As she exits the political arena, she says everybody has to take responsibility for safer neighborhoods. And that means everybody.
“Sadly, the one group that gets blamed all the time are the Wilmington Police Department. What happened to the judges and the magistrates and the [attorney general] and the public defenders?’’ she said.
“And some of the families that have three and four shooters in their families, does anybody ever look to see if there is a gun in the house? There’s all sorts of things that every individual could do, but every individual seems to throw their hands up in the air and say, ‘Well, that’s the way it is. Not much we could do to change it.’”
“But there is a lot to do to change it, and people have to step up to the plate and try it. Folks, don’t blame it on the government. Don’t ask the government to solve everything for you. If we can’t help ourselves, how can we help someone else?”
‘Oh my God, who can replace Loretta’
Asked which mayor has been the city’s best during her tenure — Dan Frawley, Jim Sills, Baker, Dennis Williams, or incumbent Mike Purzycki — she didn’t hesitate.
“I would say Purzycki, which is pretty funny because I didn’t vote for him, I didn’t help him out,’’ Walsh said, noting that she also “didn’t support him when he was on County Council” in the 1980s and early 1990s, even though she worked for the county.
“We’re friends,’’ she says of their current relationship, mostly conducted through periodic phone calls. “He has an almost childlike view of what an urban area could be. And it’s the kind of childlike view that all of us would love an urban area to be.

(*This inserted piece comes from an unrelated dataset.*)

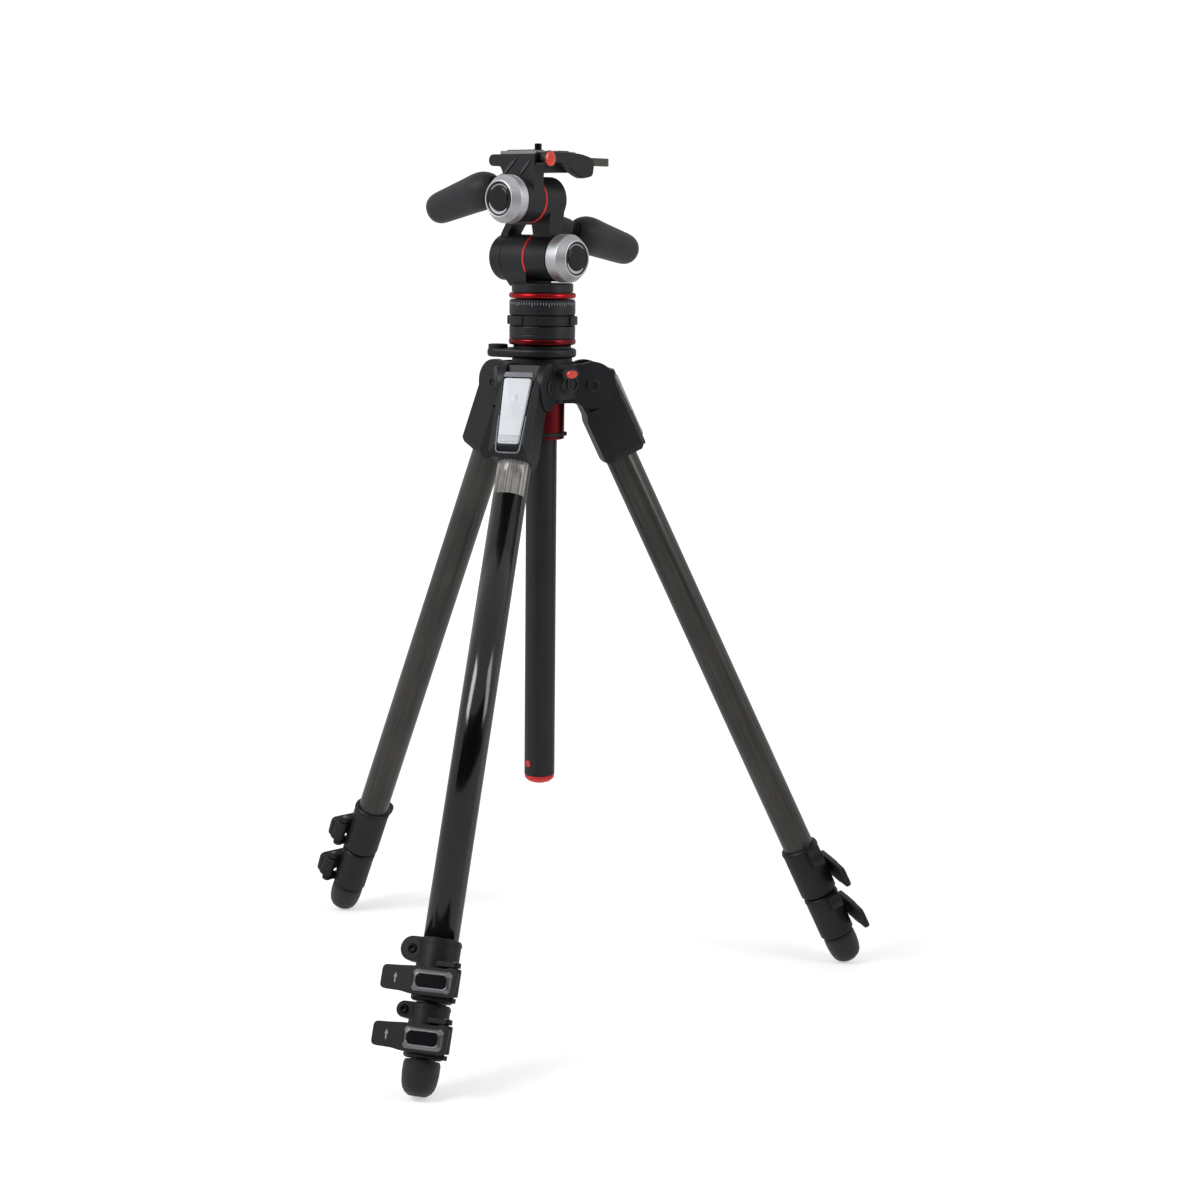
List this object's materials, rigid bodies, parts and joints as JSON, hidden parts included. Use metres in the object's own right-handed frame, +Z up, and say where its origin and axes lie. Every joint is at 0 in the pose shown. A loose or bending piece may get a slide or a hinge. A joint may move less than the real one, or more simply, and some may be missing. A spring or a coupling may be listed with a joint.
{
  "type": "camera tripod with three-way head",
  "caption": "Three-section carbon camera tripod with lever leg locks, sliding centre column, quick-release base and a three-way head with friction knobs.",
  "frame": {"origin": "middle of the bounding box, on the floor under the feet", "axes": "+Z up along the centre column; the front leg (leg_a) points to -Y"},
  "size_m": [0.5728, 0.5074, 0.772],
  "materials": {
    "carbon_tube": "clear-coated carbon fibre, satin",
    "black_casting": "die-cast, satin black powder coat",
    "black_moulding": "glass-filled nylon, fine texture",
    "grip_plastic": "soft-touch moulding",
    "silver_metal": "turned and bead-blasted, clear anodised",
    "red_anodised": "red anodised",
    "red_plastic": "moulded red nylon",
    "grey_plastic": "moulded grey nylon",
    "plate_aluminium": "dark grey painted die-casting",
    "foot_rubber": "moulded rubber",
    "steel": "turned steel"
  },
  "bodies": {
    "tripod_spider": {"spider": "black_casting", "leg_pivot_pins": "steel", "column_sleeve": "red_anodised"},
    "leg_a": {"leg_casting_a": "black_casting", "upper_tube_a": "carbon_tube", "upper_clamp_a": "black_moulding"},
    "angle_catch_a_body": {"angle_catch_a": "silver_metal"},
    "middle_section_a": {"middle_tube_a": "carbon_tube", "lower_clamp_a": "black_moulding"},
    "upper_lever_a_body": {"upper_lever_a": "black_moulding"},
    "lower_section_a": {"lower_tube_a": "carbon_tube", "foot_a": "foot_rubber"},
    "lower_lever_a_body": {"lower_lever_a": "black_moulding"},
    "leg_b": {"leg_casting_b": "black_casting", "upper_tube_b": "carbon_tube", "upper_clamp_b": "black_moulding"},
    "angle_catch_b_body": {"angle_catch_b": "silver_metal"},
    "middle_section_b": {"middle_tube_b": "carbon_tube", "lower_clamp_b": "black_moulding"},
    "upper_lever_b_body": {"upper_lever_b": "black_moulding"},
    "lower_section_b": {"lower_tube_b": "carbon_tube", "foot_b": "foot_rubber"},
    "lower_lever_b_body": {"lower_lever_b": "black_moulding"},
    "leg_c": {"leg_casting_c": "black_casting", "upper_tube_c": "carbon_tube", "upper_clamp_c": "black_moulding"},
    "angle_catch_c_body": {"angle_catch_c": "silver_metal"},
    "middle_section_c": {"middle_tube_c": "carbon_tube", "lower_clamp_c": "black_moulding"},
    "upper_lever_c_body": {"upper_lever_c": "black_moulding"},
    "lower_section_c": {"lower_tube_c": "carbon_tube", "foot_c": "foot_rubber"},
    "lower_lever_c_body": {"lower_lever_c": "black_moulding"},
    "centre_column": {"column_tube": "carbon_tube", "column_head": "black_casting", "column_end_cap": "red_plastic", "mounting_stud": "steel", "quick_base_ring": "red_anodised", "quick_base": "black_casting"},
    "level_arm_body": {"level_arm": "black_moulding"},
    "column_lock_body": {"column_lock_knob": "black_moulding"},
    "quick_lock_body": {"quick_lock_ring": "black_casting"},
    "head_base": {"pan_base": "black_casting"},
    "pan_head": {"pan_ring": "red_anodised", "pan_housing": "black_casting"},
    "pan_lock_body": {"pan_lock_knob": "black_moulding"},
    "tilt_head": {"tilt_yoke": "black_casting", "tilt_shaft": "steel"},
    "tilt_knob_body": {"tilt_friction_knob": "silver_metal"},
    "tilt_handle_body": {"tilt_handle_rod": "steel"},
    "tilt_grip_body": {"tilt_handle_grip": "grip_plastic"},
    "roll_head": {"platform": "black_casting", "roll_shaft": "steel"},
    "roll_knob_body": {"roll_friction_knob": "silver_metal"},
    "roll_handle_body": {"roll_handle_rod": "steel"},
    "roll_grip_body": {"roll_handle_grip": "grip_plastic"},
    "plate_lever_body": {"plate_lever": "black_moulding"},
    "safety_catch_body": {"plate_safety_catch": "grey_plastic"},
    "camera_plate_body": {"camera_plate": "plate_aluminium"},
    "camera_screw_body": {"camera_screw": "steel"}
  },
  "joints": [
    {"name": "leg_a_spread", "type": "hinge", "parent": "tripod_spider", "child": "leg_a", "pos_m": [-0.00362, 0.0224, 0.56001], "axis": [-1, 0, 0], "range_deg": [-25.49, 62.5]},
    {"name": "angle_catch_a_press", "type": "hinge", "parent": "leg_a", "child": "angle_catch_a_body", "pos_m": [-0.00362, 0.00911, 0.57255], "axis": [-1, 0, 0], "range_deg": [0, 6], "stiffness_Nm_per_rad": 0.6},
    {"name": "middle_a_extend", "type": "slide", "parent": "leg_a", "child": "middle_section_a", "axis": [0, -0.4304, -0.9027], "range_m": [0, 0.41]},
    {"name": "upper_lever_a_open", "type": "hinge", "parent": "leg_a", "child": "upper_lever_a_body", "pos_m": [0.01688, -0.21501, 0.09225], "axis": [0, 0.4304, 0.9027], "range_deg": [0, 120]},
    {"name": "lower_a_extend", "type": "slide", "parent": "middle_section_a", "child": "lower_section_a", "axis": [0, -0.4304, -0.9027], "range_m": [0, 0.41]},
    {"name": "lower_lever_a_open", "type": "hinge", "parent": "middle_section_a", "child": "lower_lever_a_body", "pos_m": [0.01688, -0.23481, 0.05073], "axis": [0, 0.4304, 0.9027], "range_deg": [0, 120]},
    {"name": "leg_b_spread", "type": "hinge", "parent": "tripod_spider", "child": "leg_b", "pos_m": [-0.04035, 0.08601, 0.56001], "axis": [0.5, 0.866, 0], "range_deg": [-25.49, 62.5]},
    {"name": "angle_catch_b_press", "type": "hinge", "parent": "leg_b", "child": "angle_catch_b_body", "pos_m": [-0.05186, 0.09266, 0.57255], "axis": [0.5, 0.866, 0], "range_deg": [0, 6], "stiffness_Nm_per_rad": 0.6},
    {"name": "middle_b_extend", "type": "slide", "parent": "leg_b", "child": "middle_section_b", "axis": [-0.3727, 0.2152, -0.9027], "range_m": [0, 0.41]},
    {"name": "upper_lever_b_open", "type": "hinge", "parent": "leg_b", "child": "upper_lever_b_body", "pos_m": [-0.2562, 0.18697, 0.09225], "axis": [0.3727, -0.2152, 0.9027], "range_deg": [0, 120]},
    {"name": "lower_b_extend", "type": "slide", "parent": "middle_section_b", "child": "lower_section_b", "axis": [-0.3727, 0.2152, -0.9027], "range_m": [0, 0.41]},
    {"name": "lower_lever_b_open", "type": "hinge", "parent": "middle_section_b", "child": "lower_lever_b_body", "pos_m": [-0.27335, 0.19687, 0.05073], "axis": [0.3727, -0.2152, 0.9027], "range_deg": [0, 120]},
    {"name": "leg_c_spread", "type": "hinge", "parent": "tripod_spider", "child": "leg_c", "pos_m": [0.03311, 0.08601, 0.56001], "axis": [0.5, -0.866, 0], "range_deg": [-25.49, 62.5]},
    {"name": "angle_catch_c_press", "type": "hinge", "parent": "leg_c", "child": "angle_catch_c_body", "pos_m": [0.04462, 0.09266, 0.57255], "axis": [0.5, -0.866, 0], "range_deg": [0, 6], "stiffness_Nm_per_rad": 0.6},
    {"name": "middle_c_extend", "type": "slide", "parent": "leg_c", "child": "middle_section_c", "axis": [0.3727, 0.2152, -0.9027], "range_m": [0, 0.41]},
    {"name": "upper_lever_c_open", "type": "hinge", "parent": "leg_c", "child": "upper_lever_c_body", "pos_m": [0.22846, 0.22247, 0.09225], "axis": [-0.3727, -0.2152, 0.9027], "range_deg": [0, 120]},
    {"name": "lower_c_extend", "type": "slide", "parent": "middle_section_c", "child": "lower_section_c", "axis": [0.3727, 0.2152, -0.9027], "range_m": [0, 0.41]},
    {"name": "lower_lever_c_open", "type": "hinge", "parent": "middle_section_c", "child": "lower_lever_c_body", "pos_m": [0.24561, 0.23237, 0.05073], "axis": [-0.3727, -0.2152, 0.9027], "range_deg": [0, 120]},
    {"name": "column_lift", "type": "slide", "parent": "tripod_spider", "child": "centre_column", "axis": [0, 0, 1], "range_m": [0, 0.3]},
    {"name": "level_arm_turn", "type": "hinge", "parent": "tripod_spider", "child": "level_arm_body", "pos_m": [-0.00362, 0.06481, 0.59], "axis": [0, 0, 1], "continuous": true},
    {"name": "column_lock_turn", "type": "hinge", "parent": "tripod_spider", "child": "column_lock_body", "pos_m": [-0.00362, 0.06481, 0.562], "axis": [0, 1, 0], "range_deg": [0, 180]},
    {"name": "quick_lock_turn", "type": "hinge", "parent": "centre_column", "child": "quick_lock_body", "pos_m": [-0.00362, 0.06481, 0.617], "axis": [0, 0, 1], "range_deg": [0, 30]},
    {"name": "head_lift_off", "type": "slide", "parent": "centre_column", "child": "head_base", "axis": [0, 0, 1], "range_m": [0, 0.03]},
    {"name": "pan", "type": "hinge", "parent": "head_base", "child": "pan_head", "pos_m": [-0.00362, 0.06481, 0.64], "axis": [0, 0, 1], "continuous": true},
    {"name": "pan_lock_turn", "type": "hinge", "parent": "head_base", "child": "pan_lock_body", "pos_m": [-0.02362, 0.09945, 0.6287], "axis": [-0.5, 0.866, 0], "range_deg": [0, 180]},
    {"name": "tilt", "type": "hinge", "parent": "pan_head", "child": "tilt_head", "pos_m": [-0.00362, 0.06481, 0.672], "axis": [0.9171, -0.3987, 0], "range_deg": [-30, 80]},
    {"name": "tilt_friction_turn", "type": "hinge", "parent": "tilt_head", "child": "tilt_knob_body", "pos_m": [0.02297, 0.05325, 0.672], "axis": [0.9171, -0.3987, 0], "continuous": true},
    {"name": "tilt_handle_twist", "type": "hinge", "parent": "tilt_head", "child": "tilt_handle_body", "pos_m": [0.00326, 0.06182, 0.704], "axis": [0.3886, 0.8937, -0.2241], "continuous": true},
    {"name": "tilt_grip_extend", "type": "slide", "parent": "tilt_handle_body", "child": "tilt_grip_body", "axis": [0.3886, 0.8937, -0.2241], "range_m": [0, 0.055]},
    {"name": "roll", "type": "hinge", "parent": "tilt_head", "child": "roll_head", "pos_m": [-0.00362, 0.06481, 0.723], "axis": [-0.3987, -0.9171, 0], "range_deg": [-80, 25]},
    {"name": "roll_friction_turn", "type": "hinge", "parent": "roll_head", "child": "roll_knob_body", "pos_m": [-0.02156, 0.02354, 0.723], "axis": [-0.3987, -0.9171, 0], "continuous": true},
    {"name": "roll_handle_twist", "type": "hinge", "parent": "roll_head", "child": "roll_handle_body", "pos_m": [-0.01359, 0.04188, 0.745], "axis": [-0.8808, 0.383, -0.2785], "continuous": true},
    {"name": "roll_grip_extend", "type": "slide", "parent": "roll_handle_body", "child": "roll_grip_body", "axis": [-0.8808, 0.383, -0.2785], "range_m": [0, 0.055]},
    {"name": "plate_lever_open", "type": "hinge", "parent": "roll_head", "child": "plate_lever_body", "pos_m": [0.00854, 0.03335, 0.756], "axis": [0, 0, -1], "range_deg": [0, 60]},
    {"name": "safety_catch_pull", "type": "slide", "parent": "plate_lever_body", "child": "safety_catch_body", "axis": [0.3987, 0.9171, 0], "range_m": [0, 0.004], "stiffness_N_per_m": 400},
    {"name": "plate_lift_off", "type": "slide", "parent": "roll_head", "child": "camera_plate_body", "axis": [0, 0, 1], "range_m": [0, 0.03]},
    {"name": "camera_screw_turn", "type": "hinge", "parent": "camera_plate_body", "child": "camera_screw_body", "pos_m": [-0.00812, 0.06349, 0.765], "axis": [0, 0, 1], "continuous": true}
  ]
}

So he’s been an interesting man to watch.”
“He doesn’t necessarily shy away from taking on big questions, whereas other mayors have hesitated in the past. [They would say,] ‘You know, I’m not going to do that because I don’t want to do it or to offend Latinos or white women or Black women.’ This mayor doesn’t seem to look at any of that.”
Purzycki had equally kind words for his fellow Democrat.
“It’s sad, the circumstances of her departure, simply because we’ve known for some time that she’s been struggling with her health,’’ the mayor said. “So we kind of assumed this day might come but frankly, you’re never prepared for it when it does come because it kind of changes the chessboard.”
“We’re thinking, ‘Oh my God, who can replace Loretta?’ She’s really has had a stabilizing effect on this Council now for years, because she’s one of the few people in government who’s had the long view, who’s been able to see not only where we are, where we came from, [but] how we got here, where were the mistakes? And now she’s going to be replaced in all likelihood with somebody with a lot less experience, so that’s a big change on our City Council.”
Purzycki said her popularity was evident at the polls. “The comfort that people had with her, I think, is what that speaks most to just that she had become a very reliable elected official in the city and that people wanted to see her return.”
Noting that her political career has spanned nearly 40 years, from the days of backroom ward politics to one where social media presence is a major factor, Purzycki said that’s a testament to Walsh’s ability to connect with residents.
“Everything has changed about the city’s politics except Loretta,’’ he said. “And that’s a remarkable legacy, if you ask me.”
Purzycki also said Walsh will go down in city history for her advocacy for older residents.
“More than anything, she’s been a champion of our seniors in the city. That’s for certain,’’ the mayor said. “Loretta was always, always in their corner year-round, and I think they knew that and they rewarded her for that.”